Earnings roundup and analysis: MEMC, VSEA, KLAC, LRCX, TER

by James Montgomery, news editor

August 3, 2010 – Tis the season for quarterly results. A few ruminations on some key industry vendors:

MEMC. The company fell short of Street’s 2Q10 expectations (sales in its SunEdison unit were down 50%) as well as its own previous 3Q guidance; that punched the stock down 15% on Friday (7/30). But Credit Suisse’s Satya Kumar suggests MEMC is a longer-term positive looking ahead to 2011, with 14 new fabs adding capacity before this cycle swings down again. Deutsche Bank’s Steve O’Rourke notes that the company’s solar business still has work to do, saddled with acquisitions and still-high outsourcing costs (though it’s working on ramping internal wafering capacity).

Varian Semi. Equip. Assoc. Probably slightly gain share in 2010 (0-5 points) and hit record sales in 4Q, thanks to its sweetspot exposure to "capacity" investments (vs. technology buys); a new high-current tool is "in the pipeline" for 2H10 release, says Barclays’ CJ Muse. Investments in solar should translate into sales by 4Q "much sooner" than anticipated, he adds. Deutsche Bank’s O’Rourke adds that VSEA’s Solion tool, debuted at Intersolar, will ship to one customer in the current quarter, and the line could generate ~$25M-$30M in fiscal 2011.

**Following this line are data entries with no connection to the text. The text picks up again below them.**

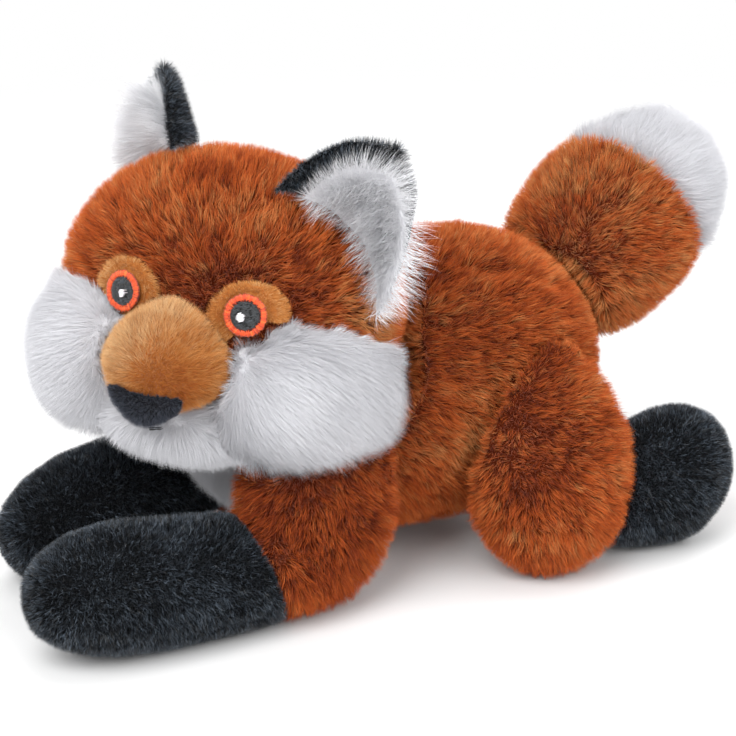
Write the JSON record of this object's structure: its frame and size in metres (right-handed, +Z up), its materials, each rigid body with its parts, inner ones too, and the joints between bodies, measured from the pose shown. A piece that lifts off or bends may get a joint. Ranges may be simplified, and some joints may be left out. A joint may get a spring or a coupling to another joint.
{
  "type": "plush fox",
  "caption": "Small stuffed plush fox lying down with its head turned to one side, ears folded out, and its tail raised.",
  "frame": {"origin": "middle of the footprint, on the surface that the fox lies on", "axes": "+Z up, -Y the way the body points, +X the fox's left flank"},
  "size_m": [0.1066, 0.2224, 0.1295],
  "materials": {
    "rust_plush": "long soft pile, matte with a slight sheen",
    "white_plush": "long soft pile, matte",
    "black_plush": "short dense pile with a silky sheen",
    "tan_plush": "short soft pile, matte",
    "nose_plush": "short stiff pile, matte",
    "orange_thread": "satin-stitched thread, silky",
    "dark_thread": "stitched thread, silky",
    "white_thread": "stitched thread, silky"
  },
  "bodies": {
    "torso": {"torso": "rust_plush", "chest_bib": "white_plush"},
    "head": {"head": "rust_plush", "muzzle": "tan_plush", "cheek_left": "white_plush", "cheek_right": "white_plush", "chin": "white_plush", "nose": "nose_plush", "mouth_stitch": "dark_thread", "eye_patch_left": "tan_plush", "eye_ring_left": "orange_thread", "pupil_left": "dark_thread", "eye_highlight_left": "white_thread", "eye_patch_right": "tan_plush", "eye_ring_right": "orange_thread", "pupil_right": "dark_thread", "eye_highlight_right": "white_thread"},
    "ear_left": {"ear_back_left": "black_plush", "ear_lining_left": "white_plush"},
    "ear_right": {"ear_back_right": "black_plush", "ear_lining_right": "white_plush"},
    "foreleg_left": {"front_upper_leg_left": "rust_plush", "front_paw_left": "black_plush"},
    "foreleg_right": {"front_upper_leg_right": "rust_plush", "front_paw_right": "black_plush"},
    "hind_leg_left": {"thigh_left": "rust_plush", "hind_foot_left": "black_plush"},
    "hind_leg_right": {"thigh_right": "rust_plush", "hind_foot_right": "black_plush"},
    "tail": {"tail": "rust_plush", "tail_tip": "white_plush"}
  },
  "joints": [
    {"name": "neck_turn", "type": "hinge", "parent": "torso", "child": "head", "pos_m": [-0.00669, -0.03401, 0.077], "axis": [0, 0, 1], "range_deg": [-12, 12], "stiffness_Nm_per_rad": 0.05},
    {"name": "ear_fold_left", "type": "hinge", "parent": "head", "child": "ear_left", "pos_m": [0.02897, -0.02464, 0.09747], "axis": [0.5665, 0.5421, -0.6207], "range_deg": [-15, 15], "stiffness_Nm_per_rad": 0.005},
    {"name": "ear_fold_right", "type": "hinge", "parent": "head", "child": "ear_right", "pos_m": [-0.01786, -0.04597, 0.10284], "axis": [-0.9134, 0.0658, -0.4017], "range_deg": [-15, 15], "stiffness_Nm_per_rad": 0.005},
    {"name": "foreleg_swing_left", "type": "hinge", "parent": "torso", "child": "foreleg_left", "pos_m": [0.02108, -0.03396, 0.045], "axis": [0, 0, 1], "range_deg": [-7, 7], "stiffness_Nm_per_rad": 0.08},
    {"name": "foreleg_swing_right", "type": "hinge", "parent": "torso", "child": "foreleg_right", "pos_m": [-0.02108, -0.02296, 0.045], "axis": [0, 0, 1], "range_deg": [-7, 7], "stiffness_Nm_per_rad": 0.08},
    {"name": "hind_leg_swing_left", "type": "hinge", "parent": "torso", "child": "hind_leg_left", "pos_m": [0.0238, 0.02929, 0.045], "axis": [0, 0, 1], "range_deg": [-7, 7], "stiffness_Nm_per_rad": 0.08},
    {"name": "hind_leg_swing_right", "type": "hinge", "parent": "torso", "child": "hind_leg_right", "pos_m": [-0.0238, 0.02929, 0.045], "axis": [0, 0, 1], "range_deg": [-7, 7], "stiffness_Nm_per_rad": 0.08},
    {"name": "tail_swing", "type": "hinge", "parent": "torso", "child": "tail", "pos_m": [0, 0.04519, 0.0562], "axis": [0, 0, 1], "range_deg": [-18, 18], "stiffness_Nm_per_rad": 0.02}
  ]
}
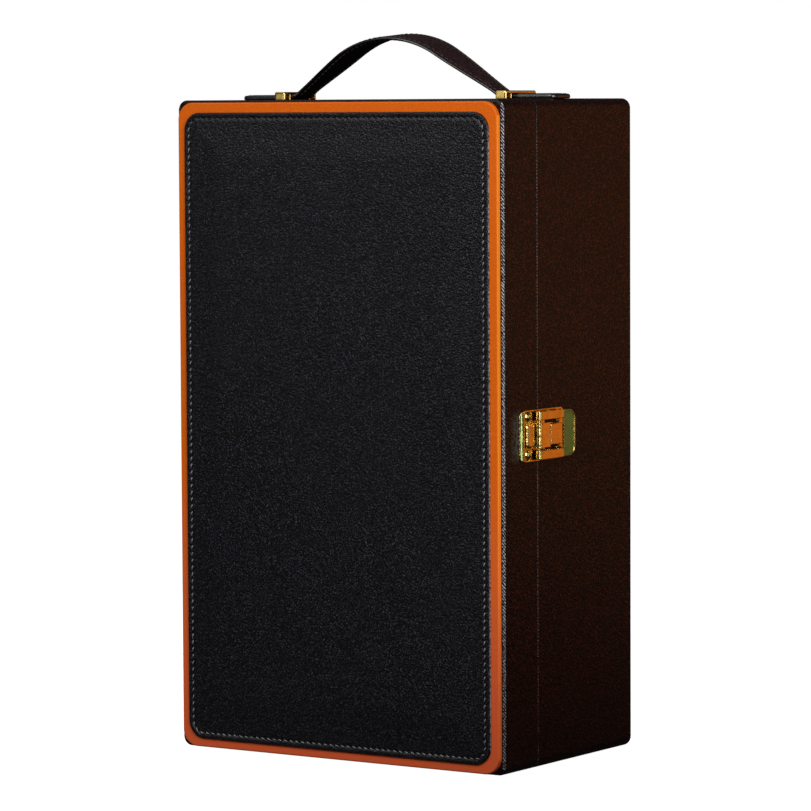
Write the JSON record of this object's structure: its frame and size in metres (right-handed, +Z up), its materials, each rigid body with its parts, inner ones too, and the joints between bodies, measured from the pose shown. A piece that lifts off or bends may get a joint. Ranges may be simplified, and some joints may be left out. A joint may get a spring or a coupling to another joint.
{
  "type": "leather wine box",
  "caption": "Upright leather-covered case for wine bottles: side-hinged lid with a stitched padded panel, brass hasp, strap handle and bottle tray.",
  "frame": {"origin": "centre of the closed box's footprint, on the surface it stands on", "axes": "+X to the side with the hasp, -Y to the front panel of the lid, +Z up"},
  "size_m": [0.219, 0.1331, 0.3846],
  "materials": {
    "brown_leather": "pebbled, satin, dark brown",
    "strap_leather": "pebbled, satin, dark brown",
    "black_leather": "fine pebble, padded, pale stitched border",
    "orange_leather": "smooth, satin, orange",
    "brass": "polished",
    "board": "bare fibreboard, hidden",
    "card": "grey card, hidden",
    "foam": "soft foam, hidden",
    "velvet": "velvet, dark brown"
  },
  "bodies": {
    "box": {"body_back_board": "board", "body_bottom_board": "board", "body_hinge_screws": "brass", "body_leather": "brown_leather", "body_left_board": "board", "body_lining": "velvet", "body_right_board": "board", "body_top_board": "board", "bottle_tray": "velvet", "clasp_catch": "brass", "clasp_strike_plate": "brass", "clasp_strike_rivets": "brass", "handle_strap": "strap_leather", "left_handle_loop": "brass", "lower_hinge_body_leaf": "brass", "lower_hinge_pin": "brass", "right_handle_loop": "brass", "upper_hinge_body_leaf": "brass", "upper_hinge_pin": "brass"},
    "lid": {"clasp_lid_plate": "brass", "clasp_lid_rivets": "brass", "clasp_pin": "brass", "front_pad_foam": "foam", "front_pad_leather": "black_leather", "front_panel_card": "card", "front_panel_leather": "orange_leather", "lid_bottle_pad": "velvet", "lid_bottom_board": "board", "lid_front_board": "board", "lid_hinge_screws": "brass", "lid_leather": "brown_leather", "lid_left_board": "board", "lid_lining": "velvet", "lid_right_board": "board", "lid_top_board": "board", "lower_hinge_lid_leaf": "brass", "upper_hinge_lid_leaf": "brass"},
    "hasp": {"clasp_hasp": "brass"},
    "left_handle_end": {"left_handle_tab": "strap_leather"},
    "right_handle_end": {"right_handle_tab": "strap_leather"}
  },
  "joints": [
    {"name": "lid_hinge", "type": "hinge", "parent": "box", "child": "lid", "pos_m": [-0.1066, -0.032, 0.175], "axis": [0, 0, -1], "range_deg": [0, 180]},
    {"name": "hasp_hinge", "type": "hinge", "parent": "lid", "child": "hasp", "pos_m": [0.107, -0.0353, 0.1753], "axis": [0, 0, -1], "range_deg": [0, 150]},
    {"name": "left_tab_slide", "type": "slide", "parent": "box", "child": "left_handle_end", "axis": [-1, 0, 0], "range_m": [0, 0.004], "deforming": ["handle_strap"]},
    {"name": "right_tab_slide", "type": "slide", "parent": "box", "child": "right_handle_end", "axis": [1, 0, 0], "range_m": [0, 0.004]}
  ],
  "couplings": [
    {"joint": "right_tab_slide", "follows": "left_tab_slide", "ratio": 1}
  ]
}
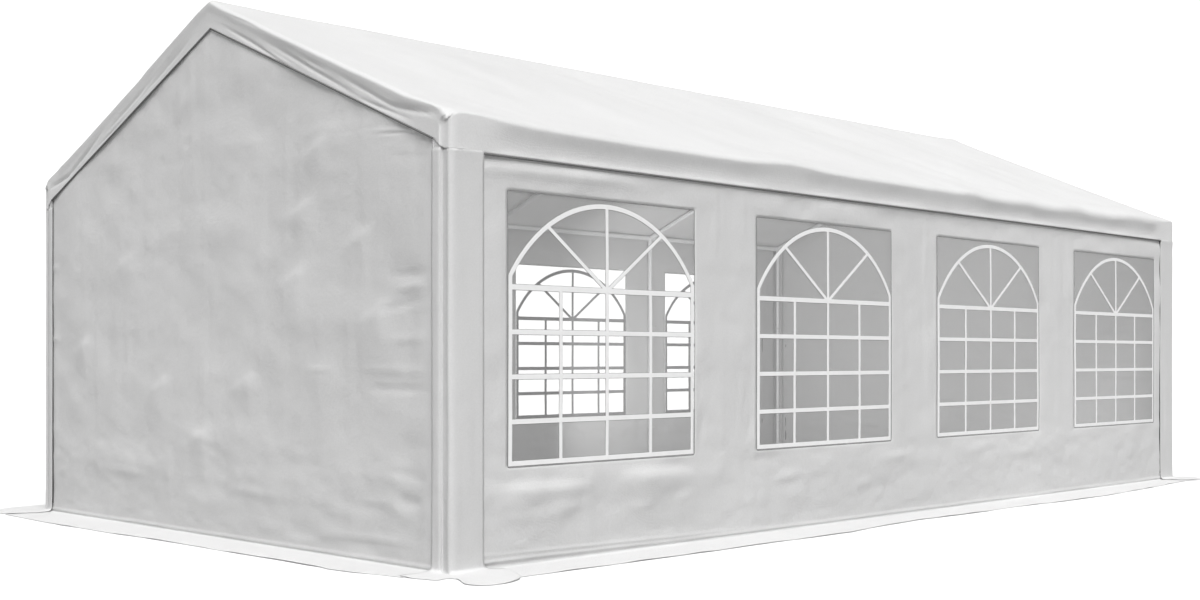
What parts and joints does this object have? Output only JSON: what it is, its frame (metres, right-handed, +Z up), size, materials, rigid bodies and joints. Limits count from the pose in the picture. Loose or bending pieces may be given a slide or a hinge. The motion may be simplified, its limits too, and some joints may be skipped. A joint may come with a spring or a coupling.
{
  "type": "marquee tent",
  "caption": "Gable-roofed marquee tent: a steel tube frame under a fabric roof cover with a valance, windowed side walls, closed end walls, corner sleeves and a ground skirt.",
  "frame": {"origin": "middle of the footprint, on the ground", "axes": "+X along the tent, to the right as seen from the front; +Y across it, towards the back wall; +Z up"},
  "size_m": [8.86, 4.76, 3.043],
  "materials": {
    "galvanised_steel": "dull galvanised zinc",
    "roof_fabric": "white coated polyethylene cloth, matt with a soft sheen",
    "wall_fabric": "white coated polyethylene cloth with a fine grain and soft dents",
    "window_film": "clear vinyl film with a printed pattern of white glazing bars"
  },
  "bodies": {
    "root": {"leg_front_1": "galvanised_steel", "leg_front_2": "galvanised_steel", "leg_front_3": "galvanised_steel", "leg_front_4": "galvanised_steel", "leg_front_5": "galvanised_steel", "leg_back_1": "galvanised_steel", "leg_back_2": "galvanised_steel", "leg_back_3": "galvanised_steel", "leg_back_4": "galvanised_steel", "leg_back_5": "galvanised_steel", "roof_frame_1": "galvanised_steel", "roof_frame_2": "galvanised_steel", "roof_frame_3": "galvanised_steel", "roof_frame_4": "galvanised_steel", "roof_frame_5": "galvanised_steel", "eave_purlin_front_1": "galvanised_steel", "eave_purlin_front_2": "galvanised_steel", "eave_purlin_front_3": "galvanised_steel", "eave_purlin_front_4": "galvanised_steel", "eave_purlin_back_1": "galvanised_steel", "eave_purlin_back_2": "galvanised_steel", "eave_purlin_back_3": "galvanised_steel", "eave_purlin_back_4": "galvanised_steel", "ridge_purlin_1": "galvanised_steel", "ridge_purlin_2": "galvanised_steel", "ridge_purlin_3": "galvanised_steel", "ridge_purlin_4": "galvanised_steel", "roof_cover": "roof_fabric", "front_wall": "wall_fabric", "back_wall": "wall_fabric", "left_gable_wall": "wall_fabric", "right_gable_wall": "wall_fabric", "corner_sleeve_front_left": "wall_fabric", "corner_sleeve_front_right": "wall_fabric", "corner_sleeve_back_left": "wall_fabric", "corner_sleeve_back_right": "wall_fabric", "window_front_1": "window_film", "window_front_2": "window_film", "window_front_3": "window_film", "window_front_4": "window_film", "window_back_1": "window_film", "window_back_2": "window_film", "window_back_3": "window_film", "window_back_4": "window_film"}
  },
  "joints": []
}
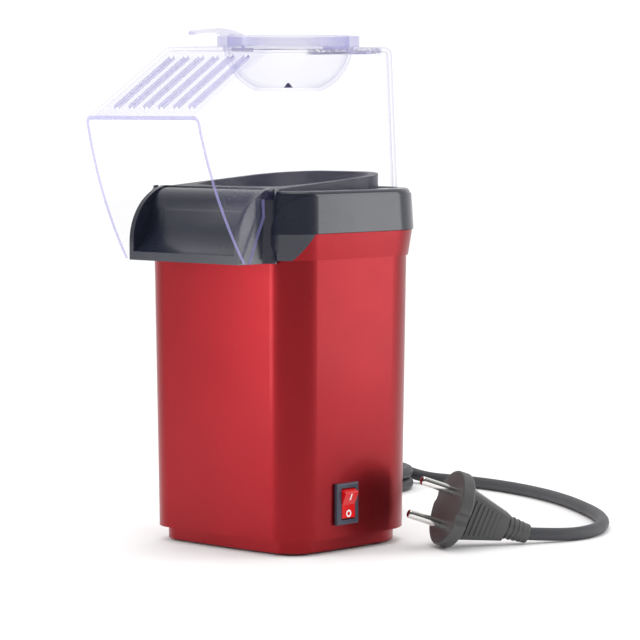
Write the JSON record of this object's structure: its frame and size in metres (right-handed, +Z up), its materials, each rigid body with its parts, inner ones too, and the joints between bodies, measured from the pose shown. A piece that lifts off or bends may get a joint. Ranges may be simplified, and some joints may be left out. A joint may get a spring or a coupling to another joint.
{
  "type": "popcorn maker",
  "caption": "Hot-air popcorn maker: tapered red housing, dark collar with a chute, clear lift-off hood with steam slots, lift-out measuring cup and side rocker switch",
  "frame": {"origin": "centre of the base on the surface that the feet stand on, under the axis of the popping chamber, fan and motor", "axes": "+Z up, -Y towards the chute, +X towards the side with the rocker switch"},
  "size_m": [0.2832, 0.339, 0.273],
  "materials": {
    "red_shell": "satin metallic red",
    "collar_plastic": "dark slate satin moulding",
    "clear_plastic": "clear polycarbonate",
    "rubber": "black rubber",
    "black_plastic": "black nylon",
    "rocker_red": "translucent red",
    "aluminium": "spun aluminium",
    "steel": "zinc-plated steel",
    "mica": "mica sheet",
    "coil_wire": "oxidised resistance wire",
    "brass": "brass contact",
    "nickel": "nickel-plated pins",
    "cord_black": "black cord sheath",
    "silicone": "silicone rubber",
    "board": "circuit board",
    "wire_brown": "insulated wire",
    "wire_blue": "insulated wire",
    "fan_plastic": "glass-filled nylon"
  },
  "bodies": {
    "base": {"housing": "red_shell", "trim_band": "red_shell", "base_cover": "red_shell", "top_collar": "collar_plastic", "funnel_ring": "collar_plastic", "feet": "rubber", "base_screws": "steel", "fan_housing": "fan_plastic", "motor_bracket": "steel", "bracket_screws": "steel", "motor_screws": "steel", "motor_can": "steel", "motor_end_cap": "black_plastic", "motor_magnets": "coil_wire", "rectifier_board": "board", "diodes": "black_plastic", "heat_shield": "steel", "mica_sleeve": "mica", "heater_frame": "mica", "heater_coil": "coil_wire", "popping_chamber": "aluminium", "chamber_seal": "silicone", "flange_screws": "steel", "thermostat": "aluminium", "thermal_fuse": "steel", "switch_body": "black_plastic", "switch_terminals": "brass", "strain_relief": "rubber", "inner_cord": "cord_black", "cord_clamp": "black_plastic", "clamp_screws": "steel", "wire_live": "wire_brown", "wire_neutral": "wire_blue", "mains_cord": "cord_black", "cord_coil": "cord_black", "cord_tie": "black_plastic", "plug_body": "cord_black", "plug_pins": "nickel"},
    "hood": {"hood": "clear_plastic"},
    "measuring_cup": {"measuring_cup": "clear_plastic"},
    "rocker": {"rocker": "rocker_red", "rocker_plunger": "brass"},
    "contact_blade": {"contact_blade": "brass"},
    "fan_rotor": {"fan": "fan_plastic", "motor_shaft": "steel", "motor_rotor": "coil_wire"}
  },
  "joints": [
    {"name": "hood_lift", "type": "slide", "parent": "base", "child": "hood", "axis": [0, 0, 1], "range_m": [0, 0.06]},
    {"name": "cup_lift", "type": "slide", "parent": "hood", "child": "measuring_cup", "axis": [0, 0, 1], "range_m": [0, 0.035]},
    {"name": "rocker_tilt", "type": "hinge", "parent": "base", "child": "rocker", "pos_m": [0.05543, -0.013, 0.0258], "axis": [0, -1, 0], "range_deg": [0, 22]},
    {"name": "blade_tip", "type": "hinge", "parent": "base", "child": "contact_blade", "pos_m": [0.04793, -0.013, 0.0258], "axis": [0, -1, 0], "range_deg": [-12, 0]},
    {"name": "fan_spin", "type": "hinge", "parent": "base", "child": "fan_rotor", "pos_m": [0, 0, 0.07], "axis": [0, 0, 1], "continuous": true}
  ],
  "couplings": [
    {"joint": "blade_tip", "follows": "rocker_tilt", "ratio": -0.54545}
  ]
}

KLA-Tencor. Swung to a $113M profit in its fiscal 4Q10 on nearly doubled revenues of $559M, beating Street expectations, with most every metric at the high end of guidance, and hiked its 1Q11 outlook. Barclays’ Muse credits a fiscal year-end push, with "a lot more onesie-twosie type orders, one-off equipment modifications and upgrades." Credit Suisse’s Kumar thinks KLAC has "saved enough powder" to impress with upcoming results too — the company sees some pullback in bookings but still sales growth. "KLAC is clearly winning, we think at Intel at 22nm" with reticle inspection, he says. Both Muse and Kumar pooh-pooh concerns about KLAC share loss, particularly in reticle inspection. "The reality is that the only share loss, if at all, has been at Samsung" which has brought in a few AMAT tools for R&D "to keep a lid on expenses" and "mostly limited to brightfield/ reticle inspection," Muse writes. And share at Intel is actually improved, he says. "These ‘share losses,’ if any, are ones that KLAC chose to have, in order to keep the line on prices," he writes. Stir in an expected boost from second-tier Taiwan memory firms and KLAC is sitting pretty, he says.

Lam Research. Another beat-and-raise story, both in the June quarter (fiscal 4Q10) and looking ahead. "Lam is delivering record shipment levels and is well positioned to gain more market share in both etch and wet clean," writes O’Rourke, but "we expect fundamentals to weaken toward year-end." Kumar points to constrained NAND supplies and the fact that NAND is growing more etch-intensive due to double-patterning — LCRX has >75% share in NAND, he notes. Kumar and Muse both point to capacity additions which are more sustainable than technology buys. Muse suggests that any "chatter of pushouts" is really just chipmakers opting for normal delivery instead of expedited delivery — since they can’t get their hands on immersion scanners soon enough, they don’t want to pay extra for rushing the other tools in-house.

Teradyne. Swung to a $122M profit, and blew out the Street’s EPS outlook ($0.69 vs. $0.47). Gross margins are the highest since 4Q93, notes Kumar, and semi test revenue ($413M) hasn’t been this high since 2000/2001. Predictions for 3Q10 ($505M sales, EPS $0.79) are "solidly above consensus" ($417M, $0.45). "Back-end cycle concerns will probably not get resolved overnight, but the company may get some credit near term for execution on margins and market share," he writes. Adds Muse: "We look for growth from HDD, memory, and SOC staying at a relatively high level."